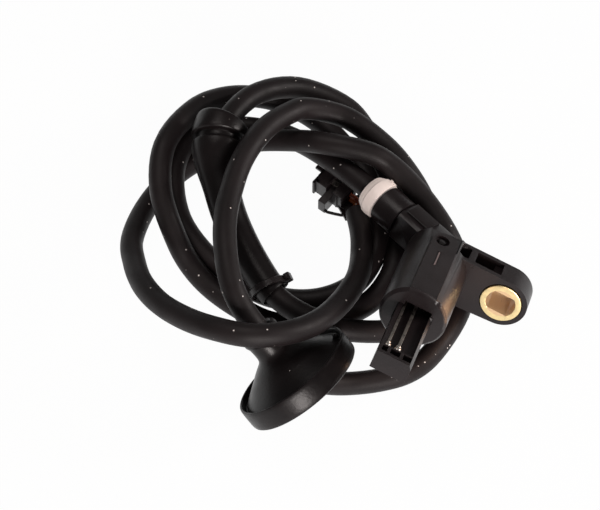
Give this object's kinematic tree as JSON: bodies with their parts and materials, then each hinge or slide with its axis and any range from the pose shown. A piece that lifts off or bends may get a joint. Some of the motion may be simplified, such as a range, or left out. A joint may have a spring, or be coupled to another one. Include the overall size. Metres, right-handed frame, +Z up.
{
  "type": "wheel speed sensor with cable",
  "caption": "Wheel speed sensor with a flat sensing tip, a bolt ear with a metal bushing, and a coiled cable with a boot, a grommet and a small connector.",
  "frame": {"origin": "middle of the end face of the sensing tip", "axes": "+Z up from the surface that the coiled cable lies on; the sensor head lies mostly along Y, its tip towards -Y and raised by 26.5 degrees, its bolt ear towards +X"},
  "size_m": [0.1055, 0.1063, 0.0388],
  "materials": {
    "moulded_plastic": "dark satin plastic",
    "cable_skin": "dark satin jacket with pale dust specks",
    "soft_rubber": "dark soft rubber with a slight sheen",
    "brass": "bright brass",
    "pale_plastic": "pale warm white plastic",
    "steel": "dull steel",
    "tinned_metal": "tinned strip",
    "chip": "black moulded chip",
    "magnet": "grey magnet",
    "orange_skin": "rust orange wire",
    "brown_skin": "dark brown wire"
  },
  "bodies": {
    "root": {"sensor_body": "moulded_plastic", "compression_bushing": "brass", "locating_pin": "steel", "element_carrier": "moulded_plastic", "sensing_chip": "chip", "bias_magnet": "magnet", "lead_strip_left": "tinned_metal", "lead_strip_right": "tinned_metal", "neck_collar": "moulded_plastic", "seal_ring": "pale_plastic", "cable_jacket": "cable_skin", "cable_boot": "soft_rubber", "cable_tie": "moulded_plastic", "panel_grommet": "soft_rubber", "connector_housing": "moulded_plastic", "wire_seal": "soft_rubber", "terminal_lower": "tinned_metal", "terminal_upper": "tinned_metal", "connector_lock": "moulded_plastic", "signal_wire_orange": "orange_skin", "signal_wire_brown": "brown_skin"}
  },
  "joints": []
}
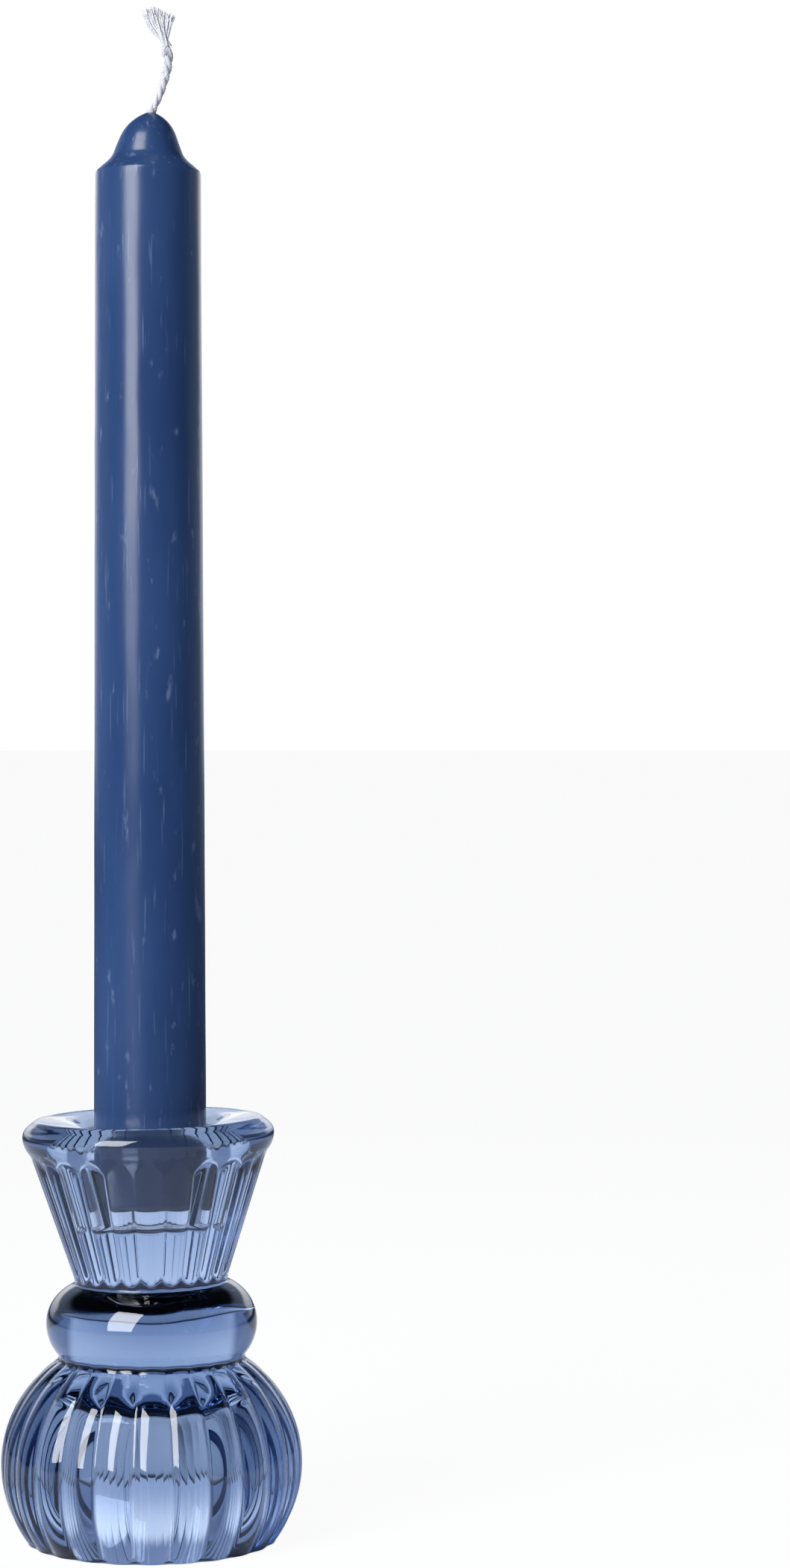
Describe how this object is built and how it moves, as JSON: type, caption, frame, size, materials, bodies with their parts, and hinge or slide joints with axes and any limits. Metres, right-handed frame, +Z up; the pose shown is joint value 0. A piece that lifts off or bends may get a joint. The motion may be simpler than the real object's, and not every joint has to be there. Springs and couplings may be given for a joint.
{
  "type": "ribbed glass candlestick with candle",
  "caption": "Ribbed pressed-glass candlestick: a hollow globe foot, a smooth ring and a cone socket, with a dinner candle and its wick.",
  "frame": {"origin": "centre of the foot, on the surface that the candlestick stands on", "axes": "+Z up along the candle; the wick bows towards +X"},
  "size_m": [0.0632, 0.0632, 0.3213],
  "materials": {
    "blue_glass": "clear blue pressed glass, fire polished",
    "blue_wax": "dark blue moulded wax, satin",
    "wick_cotton": "unwaxed plied cotton"
  },
  "bodies": {
    "holder": {"glass_holder": "blue_glass"},
    "candle": {"candle_wax": "blue_wax", "wick_yarn_a": "wick_cotton", "wick_yarn_b": "wick_cotton", "wick_yarn_c": "wick_cotton"}
  },
  "joints": [
    {"name": "candle_lift", "type": "slide", "parent": "holder", "child": "candle", "axis": [0, 0, 1], "range_m": [0, 0.05]}
  ]
}
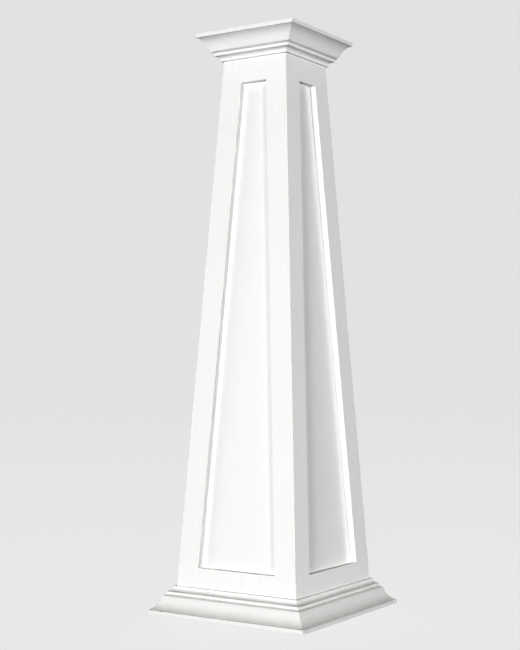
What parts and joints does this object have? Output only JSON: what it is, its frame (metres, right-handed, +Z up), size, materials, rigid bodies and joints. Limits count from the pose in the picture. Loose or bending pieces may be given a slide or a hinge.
_ _ _ _ _ _ _
**Required work**
Give only the number of lines in the data that hold the word "axis".

**Solved exercise**
2